Dredging the Newport Harbor and Jetty Repair

The City of Newport Beach is working with the U.S. Army Corps of Engineers to reinforce the nearly century-old concrete-and-rock jetty on the eastern, or Corona del Mar, side of the harbor entrance and will scoop out enough accumulated sediment in the entrance channel to make the waterway 20 feet deep. The project will cost about $3 million.


Newport Harbor is one of the largest recreational harbors in the United States. Natural processes result in the movement and accumulation of sediment which must be dredged periodically to maintain channel depth for safe navigation. The Federal Channels are composed of the deeper Entrance Channel area, several sections of the Main Channel leading to the Turning Basin, and several shallower offshoots from the Main Channel. The Federal Channels are maintained by the U.S. Army Corps of Engineers (USACE). USACE conducts annual bathymetric (depth) surveys to determine the amount of sediment that has accumulated in the Federal Channels and to assess the overall need for maintenance dredging. In total, about 1 million cubic yards of material requires dredging.

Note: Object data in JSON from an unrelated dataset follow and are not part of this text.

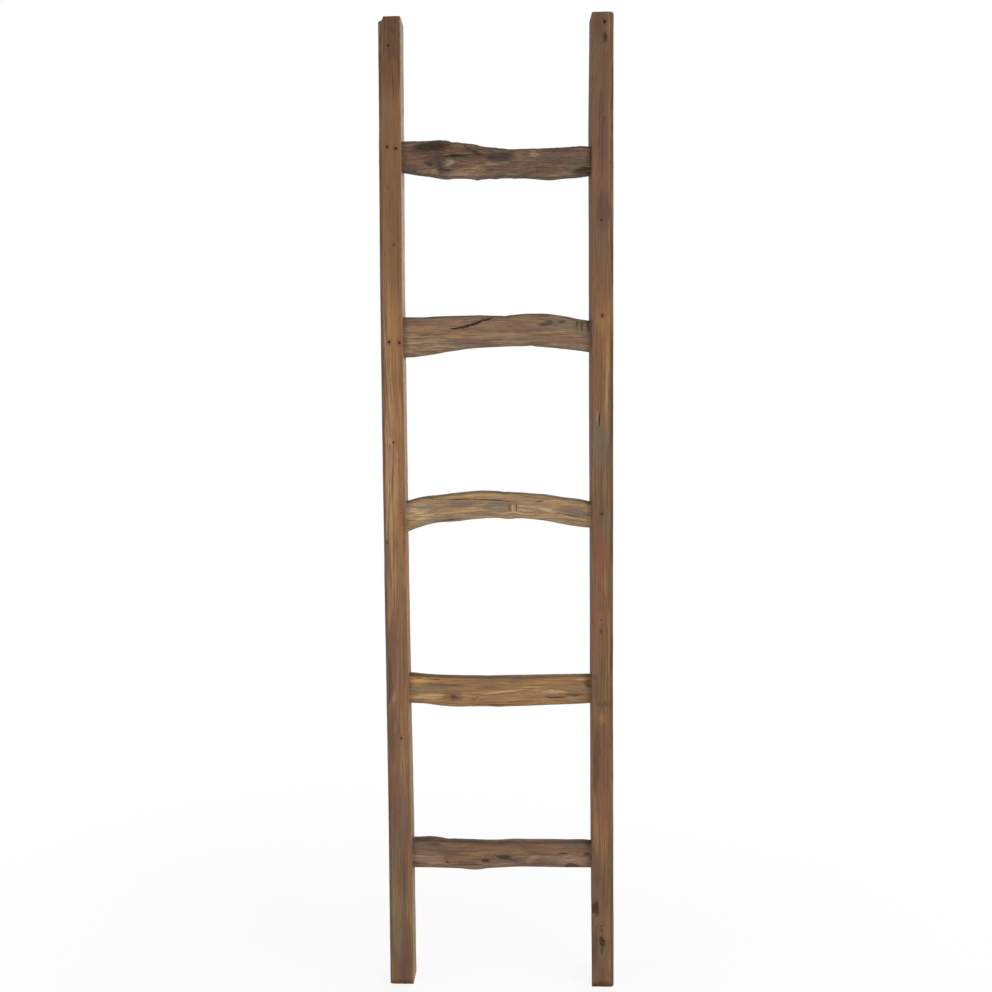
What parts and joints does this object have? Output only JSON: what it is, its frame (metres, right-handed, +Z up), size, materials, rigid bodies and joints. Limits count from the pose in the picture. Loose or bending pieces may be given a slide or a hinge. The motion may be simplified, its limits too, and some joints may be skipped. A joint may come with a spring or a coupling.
{
  "type": "blanket ladder",
  "caption": "Leaning blanket ladder of rough reclaimed timber: square rails and crooked slab rungs, tenoned and nailed, for hanging throws and towels.",
  "frame": {"origin": "centre of the footprint, on the floor between the feet of the rails, with the ladder upright", "axes": "+Z up along the rails, +X across the ladder to the right as seen from the front, +Y from the front towards the wall"},
  "size_m": [0.429, 0.05, 1.8],
  "materials": {
    "rail_timber": "reclaimed, hand planed, unsealed",
    "sawn_rung_timber": "sawn and lightly sanded, natural edges",
    "rough_rung_timber": "weathered, knotty",
    "nail_iron": "dull, lightly rusted"
  },
  "bodies": {
    "root": {"left_rail": "rail_timber", "right_rail": "rail_timber", "bottom_rung": "sawn_rung_timber", "lower_rung": "sawn_rung_timber", "middle_rung": "sawn_rung_timber", "upper_rung": "sawn_rung_timber", "top_rung": "rough_rung_timber", "front_nails": "nail_iron", "back_nails": "nail_iron"}
  },
  "joints": []
}
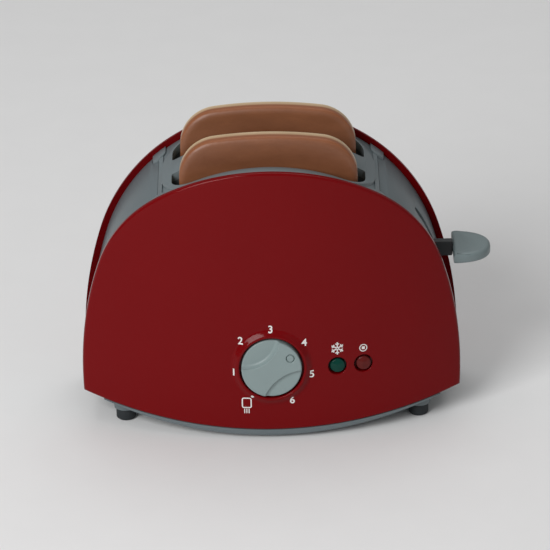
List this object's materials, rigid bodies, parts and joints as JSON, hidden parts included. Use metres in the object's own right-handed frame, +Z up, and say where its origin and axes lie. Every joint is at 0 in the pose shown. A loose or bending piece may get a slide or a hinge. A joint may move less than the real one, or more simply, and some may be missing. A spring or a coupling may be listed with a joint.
{
  "type": "toy toaster",
  "caption": "Toy toaster with arched red shells, grey body, spring-lifted carriage, loose toast slices, timer dial, push buttons and end lever.",
  "frame": {"origin": "on the table, under the middle of the whole toaster's bounding box, which the lever's paddle and the dial carry 7.9 mm to +X and 0.8 mm to -Y of the middle of the shells", "axes": "+X along the toaster towards the lever end, -Y towards the dial side, +Z up"},
  "size_m": [0.2062, 0.1009, 0.153],
  "materials": {
    "red_gloss": "glossy deep red moulded plastic",
    "grey_body": "satin blue-grey moulded plastic",
    "grey_knob": "satin light grey plastic",
    "dark_inner": "dark grey moulded plastic",
    "dark_rubber": "matt black",
    "steel": "plain steel",
    "white_plastic": "unfilled natural plastic",
    "toast": "brown toast-coloured plastic with cream crumb side",
    "green_button": "dark green translucent plastic",
    "red_button": "dull red translucent plastic"
  },
  "bodies": {
    "housing": {"front_shell": "red_gloss", "rear_shell": "red_gloss", "top_cover": "grey_body", "left_end_cover": "grey_body", "right_end_cover": "grey_body", "base_plate": "grey_body", "feet": "dark_rubber", "base_screws": "steel", "bread_well_front": "dark_inner", "bread_well_rear": "dark_inner", "guide_rod": "steel", "latch_pin": "steel", "timer_front_plate": "steel", "timer_rear_plate": "steel", "timer_pillars": "steel", "timer_screws": "steel", "mainspring": "steel", "button_guide": "dark_inner", "guide_screws": "steel", "lift_spring": "steel", "defrost_spring": "steel", "stop_spring": "steel"},
    "carriage": {"carriage": "dark_inner", "bread_rack_front": "dark_inner", "bread_rack_rear": "dark_inner", "lever_arm": "dark_inner", "lever_paddle": "grey_knob"},
    "front_slice": {"toast_slice_front": "toast"},
    "rear_slice": {"toast_slice_rear": "toast"},
    "dial": {"timer_knob": "grey_knob", "timer_spindle": "white_plastic", "drive_gear": "white_plastic", "release_cam": "white_plastic"},
    "second_gear": {"second_gear": "white_plastic"},
    "escape_wheel": {"escape_wheel": "white_plastic"},
    "pallet": {"pallet": "white_plastic"},
    "defrost_button": {"defrost_button": "green_button"},
    "stop_button": {"stop_button": "red_button"},
    "release_latch": {"release_latch": "dark_inner"}
  },
  "joints": [
    {"name": "lift", "type": "slide", "parent": "housing", "child": "carriage", "axis": [0, 0, 1], "range_m": [-0.042, 0], "stiffness_N_per_m": 120, "springref_m": 0.03, "deforming": ["lift_spring"]},
    {"name": "front_slice_lift", "type": "slide", "parent": "carriage", "child": "front_slice", "axis": [0, 0, 1], "range_m": [0, 0.09]},
    {"name": "rear_slice_lift", "type": "slide", "parent": "carriage", "child": "rear_slice", "axis": [0, 0, 1], "range_m": [0, 0.09]},
    {"name": "dial_turn", "type": "hinge", "parent": "housing", "child": "dial", "pos_m": [-0.00787, -0.04649, 0.039], "axis": [0, -0.9976, 0.0698], "range_deg": [-90.4, 203.6]},
    {"name": "second_gear_turn", "type": "hinge", "parent": "housing", "child": "second_gear", "pos_m": [-0.02537, -0.04649, 0.039], "axis": [0, -0.9976, 0.0698], "range_deg": [-820, 364]},
    {"name": "escape_turn", "type": "hinge", "parent": "housing", "child": "escape_wheel", "pos_m": [-0.02537, -0.04537, 0.05506], "axis": [0, -0.9976, 0.0698], "range_deg": [-1310, 2950]},
    {"name": "pallet_rock", "type": "hinge", "parent": "housing", "child": "pallet", "pos_m": [-0.03637, -0.04537, 0.05506], "axis": [0, -0.9976, 0.0698], "range_deg": [-2, 2]},
    {"name": "defrost_press", "type": "slide", "parent": "housing", "child": "defrost_button", "axis": [0, 0.9976, -0.0698], "range_m": [0, 0.002], "stiffness_N_per_m": 150, "springref_m": -0.002, "deforming": ["defrost_spring"]},
    {"name": "stop_press", "type": "slide", "parent": "housing", "child": "stop_button", "axis": [0, 0.9976, -0.0698], "range_m": [0, 0.002], "stiffness_N_per_m": 150, "springref_m": -0.002, "deforming": ["stop_spring"]},
    {"name": "latch_trip", "type": "hinge", "parent": "housing", "child": "release_latch", "pos_m": [-0.00787, -0.02936, 0.029], "axis": [-1, 0, 0], "range_deg": [-10, 0]}
  ],
  "couplings": [
    {"joint": "second_gear_turn", "follows": "dial_turn", "ratio": -4},
    {"joint": "escape_turn", "follows": "dial_turn", "ratio": 14.4}
  ]
}
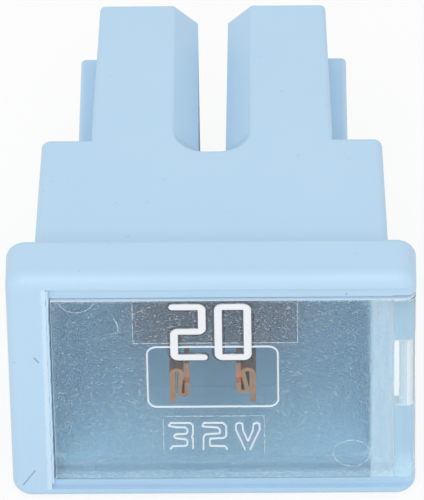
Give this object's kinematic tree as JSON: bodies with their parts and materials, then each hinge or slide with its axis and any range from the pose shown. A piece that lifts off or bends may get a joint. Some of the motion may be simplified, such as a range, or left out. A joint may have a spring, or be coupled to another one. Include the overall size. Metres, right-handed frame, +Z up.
{
  "type": "midget fuse",
  "caption": "Plug-in cartridge fuse with a sliding clear window in its flange, a folded copper element, and terminal towers with slot mouths for flat tabs.",
  "frame": {"origin": "centre of the bottom of the bounding box, in the plane of the lower broad face of the flange", "axes": "+X across the fuse towards the open end of the cover's guides, +Y from the window face to the tower tips, +Z up through the broad side"},
  "size_m": [0.0208, 0.0224, 0.0157],
  "materials": {
    "housing_plastic": "satin moulded plastic, light blue",
    "clear_plastic": "clear moulded plastic, frosted round a polished pane",
    "element_copper": "bare stamped copper alloy"
  },
  "bodies": {
    "root": {"housing": "housing_plastic", "window_cover": "clear_plastic", "fuse_element": "element_copper"}
  },
  "joints": []
}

The work to repair chipped concrete is relatively easy but there’s a lot of it, covering a work area about 700 feet long and 12 feet wide with a 15-foot footing, from the base seaward. The large rocks armoring the breakwater will also be replenished, with stone trucked in from a quarry in Riverside County. The tremendous force of the ocean, especially when it churns during heavy winter storms, can knock the stones loose.


The entrance to Newport Harbor has been calmed by jetties since 1918, starting along the western side at the Wedge. The eastern jetty came along in the late 1920s to early 1930s, and both legs have been extended and repaired over the years, although the last documented repairs to the east side were in 1948.
In addition to the jetty maintenance, crews will remove about 70,000 cubic yards of sand from the entrance channel floor and deposit it back into open ocean just outside the surf zone near Balboa Pier, allowing it to naturally return directly to the beach.

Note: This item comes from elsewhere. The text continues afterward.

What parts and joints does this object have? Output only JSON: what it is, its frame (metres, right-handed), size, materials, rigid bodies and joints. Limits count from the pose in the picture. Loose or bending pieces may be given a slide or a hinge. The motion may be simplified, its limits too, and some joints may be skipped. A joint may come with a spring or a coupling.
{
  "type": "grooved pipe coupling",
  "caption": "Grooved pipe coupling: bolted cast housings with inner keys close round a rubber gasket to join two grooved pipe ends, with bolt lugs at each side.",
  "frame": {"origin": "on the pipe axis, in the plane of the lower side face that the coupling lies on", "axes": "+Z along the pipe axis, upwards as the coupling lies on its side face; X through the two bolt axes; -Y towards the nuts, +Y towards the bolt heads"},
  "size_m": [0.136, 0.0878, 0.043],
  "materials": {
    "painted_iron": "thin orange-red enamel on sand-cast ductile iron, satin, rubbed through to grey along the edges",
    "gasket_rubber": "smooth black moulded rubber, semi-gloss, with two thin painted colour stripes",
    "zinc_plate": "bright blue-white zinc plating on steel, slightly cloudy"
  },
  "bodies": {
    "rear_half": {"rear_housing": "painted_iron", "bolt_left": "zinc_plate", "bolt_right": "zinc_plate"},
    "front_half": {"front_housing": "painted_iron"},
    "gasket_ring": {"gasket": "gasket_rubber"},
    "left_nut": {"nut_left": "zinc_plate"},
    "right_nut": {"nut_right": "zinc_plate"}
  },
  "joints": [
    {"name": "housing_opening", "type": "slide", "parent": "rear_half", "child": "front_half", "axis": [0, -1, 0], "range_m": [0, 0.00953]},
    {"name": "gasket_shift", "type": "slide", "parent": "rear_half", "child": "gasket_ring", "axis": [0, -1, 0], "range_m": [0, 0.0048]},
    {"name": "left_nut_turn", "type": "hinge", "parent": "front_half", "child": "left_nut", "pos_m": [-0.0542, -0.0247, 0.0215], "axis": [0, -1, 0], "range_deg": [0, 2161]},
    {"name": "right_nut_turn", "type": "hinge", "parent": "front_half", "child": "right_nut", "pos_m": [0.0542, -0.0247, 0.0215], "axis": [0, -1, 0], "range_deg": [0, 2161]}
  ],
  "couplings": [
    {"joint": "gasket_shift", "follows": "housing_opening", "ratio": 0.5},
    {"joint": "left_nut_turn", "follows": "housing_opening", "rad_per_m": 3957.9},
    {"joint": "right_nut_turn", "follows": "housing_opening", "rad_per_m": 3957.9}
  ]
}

The entrance channel dredge is separate of a larger, more complicated and much more expensive anticipated dredge of the main harbor that has been in the works for years. That big dig will remove 17 times more silt, mostly in the western area of the harbor, and could cost $20 million to $23 million.

Both of these projects were originally supposed to be completed before the summer rush begins on the July 4th 2021 weekend, however they are still working on it today.